Q What impact is the ongoing US-China trade issue having on the Philippines?

Our exports of semi-conductors and electronics will be affected because we are strongly linked with Japan, the US and ASEAN. Semi-conductors are the largest export product of the Philippines, comprising 40% of the country’s total exports.

Exports of electronic products year-to-date for April fell by 0.6% to $11.9 billion. In the same period, exports and imports of semi-conductors dropped by 1.8% to $8.6 billion and 0.4% to $6.2 billion, respectively. The Philippine Statistics Authority reported that China has the 3rd largest share of the Philippines’ total exports of $21.9 billion – comprising 13.1% ($2.8 billion) in exports from January to April 2019.

Q Were GDP figures for Q1 disappointing and if so, what caused these headwinds?

The main reasons the Philippines experienced a growth slowdown and disappointing results for the first quarter of 2019, were a combination of weak purchasing power, due to inflation spill-over, and the national government budget delay. 

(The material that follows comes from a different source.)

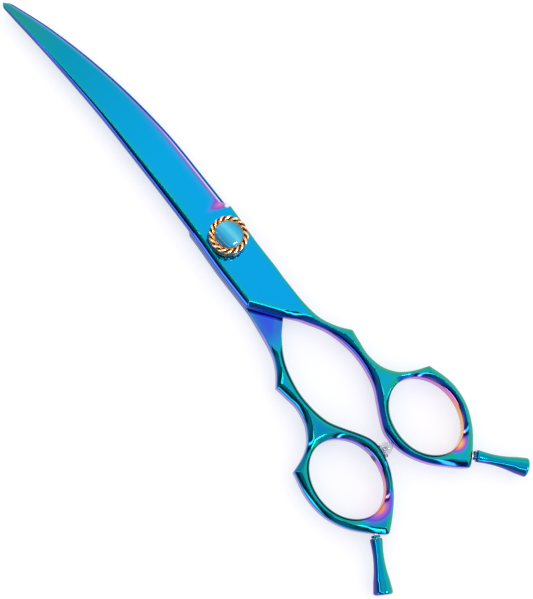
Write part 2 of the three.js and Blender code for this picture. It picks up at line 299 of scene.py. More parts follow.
def surface_normals(points):
    """Unit normals of the upper and of the lower surface at plan points."""
    nudge = 0.01
    distances = facet_distances(points)
    level, in_x, in_y = (heights(points, distances, shift) for shift in ((0, 0), (nudge, 0), (0, nudge)))
    found = []
    for which, outward in ((0, 1), (1, -1)):
        slope_x = (in_x[which] - level[which]) / nudge
        slope_y = (in_y[which] - level[which]) / nudge
        normal = np.column_stack([-slope_x, -slope_y, np.ones(len(slope_x))])
        normal *= outward
        found.append(normal / np.linalg.norm(normal, axis=1)[:, None])
    return found


# ---- mesh of tang, shank and ring
def inside_loop(points, loop):
    inside = np.zeros(len(points), bool)
    x, y = points[:, 0], points[:, 1]
    for (x0, y0), (x1, y1) in zip(loop, np.roll(loop, -1, axis=0)):
        if y0 == y1:
            continue
        crosses = ((y0 > y) != (y1 > y)) & (x < (x1 - x0) * (y - y0) / (y1 - y0) + x0)
        inside ^= crosses
    return inside


def parallel_rows(loop, seam_start):
    """Rows of points parallel to the outline and the finger hole, and their depths."""
    rows, depths = [], []
    for depth in ROW_DEPTHS:
        for line, last in ((loop, seam_start + 1), (HOLE, None)):
            tangent = np.roll(line, -1, axis=0) - np.roll(line, 1, axis=0)
            tangent /= np.linalg.norm(tangent, axis=1)[:, None]
            inward = np.column_stack([tangent[:, 1], -tangent[:, 0]])
            row = (line + inward * depth)[:last]
            rows.append(row)
            depths.append(np.full(len(row), depth))
    return rows, depths


def staggered_grid(lo, hi):
    """Points of a triangular grid, with most of its rows left out in the middle of the tang's flat."""
    rows = []
    y = lo[1]
    odd = False
    while y < hi[1]:
        xs = np.arange(lo[0] + (GRID / 2 if odd else 0), hi[0], GRID)
        rows.append(np.column_stack([xs, np.full(len(xs), y)]))
        y += GRID * GRID_RISE
        odd = not odd
    grid = np.vstack(rows)
    mid_flat = (grid[:, 1] > -16) & (np.abs(grid[:, 0]) < 4.2)
    return grid[~(mid_flat & (np.abs(grid[:, 1] * 2) % 1 > 0.25))]


def plan_mesh():
    """Triangulated plan of the front half below the blade: points and triangles."""
    seam = straight((-TANG_HALF, SEAM_Y), (TANG_HALF, SEAM_Y), GRID)[:-1]
    outline = [line[:-1] for line in RUNS.values()]
    loop = np.vstack(outline + [seam])
    bush = ellipse((0, 0), (BUSH_HOLE, BUSH_HOLE), 96)
    seat_sides = [ellipse((0, 0), (r, r), 120) for r in (RACE_SEAT[0] - SEAT_SIDE, RACE_SEAT[0] + SEAT_SIDE)]
    loops = [loop, HOLE, bush] + seat_sides

    rows, depths = parallel_rows(loop, sum(len(line) for line in outline))
    grid = staggered_grid(loop.min(0), loop.max(0))
    points = np.vstack(rows + [grid])
    reach = ROW_DEPTHS[-1] + 0.5
    edge = np.minimum(run_distance(points, loop, True, reach)[0], run_distance(points, HOLE, True, reach)[0])
    wanted = np.concatenate(depths + [np.full(len(grid), ROW_DEPTHS[-1] + 0.16)])
    clear_of_edge = edge > wanted * 0.93 - 0.005
    clear_of_seat = np.hypot(points[:, 0], points[:, 1]) > RACE_SEAT[0] + 0.2
    points = points[clear_of_edge & clear_of_seat]

    edges = []
    start = 0
    for line in loops:
        count = len(line)
        edges += [(start + i, start + (i + 1) % count) for i in range(count)]
        start += count
    every = [Vector(p) for p in np.vstack(loops + [points])]
    verts, _, faces, _, _, _ = delaunay_2d_cdt(every, edges, [], 0, 1e-6)
    verts = np.array([tuple(v) for v in verts])
    faces = np.array(faces)
    centre = verts[faces].mean(1)
    faces = faces[inside_loop(centre, loop) & ~inside_loop(centre, HOLE) & ~inside_loop(centre, bush)]
    a, b, c = verts[faces[:, 0]], verts[faces[:, 1]], verts[faces[:, 2]]
    area = (b[:, 0] - a[:, 0]) * (c[:, 1] - a[:, 1]) - (b[:, 1] - a[:, 1]) * (c[:, 0] - a[:, 0])
    faces[area < 0] = faces[area < 0][:, ::-1]
    return verts, faces[np.abs(area) > 1e-9]


def rim_walls(plan, faces):
    """Upright walls between the two surfaces, except at the seam: quads and their corner normals."""
    count = len(plan)
    directed = dict.fromkeys(e for a, b, c in faces.tolist() for e in ((a, b), (b, c), (c, a)))
    rim = [(a, b) for a, b in directed if (b, a) not in directed]
    after = dict(rim)
    before = {b: a for a, b in rim}
    same_wall = 0.93  # cosine of the sharpest turn still shaded as one

    def edge_normal(i, j):
        d = plan[j] - plan[i]
        return np.array([d[1], -d[0], 0.0]) / max(1e-9, math.hypot(*d))

    def corner_normal(i, own):
        total = edge_normal(before[i], i) + edge_normal(i, after[i])
        total /= max(1e-9, np.linalg.norm(total))
        return total if total @ own > same_wall else own

    walls, normals = [], []
    for a, b in rim:
        if abs(plan[a][1] - SEAM_Y) < 1e-6 and abs(plan[b][1] - SEAM_Y) < 1e-6:
            continue
        own = edge_normal(a, b)
        walls.append((b, a, count + a, count + b))
        na, nb = corner_normal(a, own), corner_normal(b, own)
        normals += [nb, na, na, nb]
    return walls, np.array(normals)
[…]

Nonetheless, we believe that growth will pick up beginning Q2-2019 as inflation continues to remain low and the government ramps up spending, especially on infrastructure, to further boost consumption spending. More liquidity and the resulting decline in interest rates have already boosted the bond and stock markets and the positive sentiment should also flow into the real economy.

Q May’s inflation rose to 3.2%, the first rise in six months – up 0.2% from April, when it reached a 16 month low. What are your predictions for the second half of this year?

Inflation is expected to resume its deceleration in June to below 3% and below 2% by September.

Global oil prices have been going down and have entered the bear market—reflected in local pump prices decreasing by P2/litre while rice prices continue to drop and the peso remains stable. Also, electricity rates were slashed for the second straight month in June by P0.1948/kilowatt. As a result, we expect inflation to remain relatively low for the rest of the year.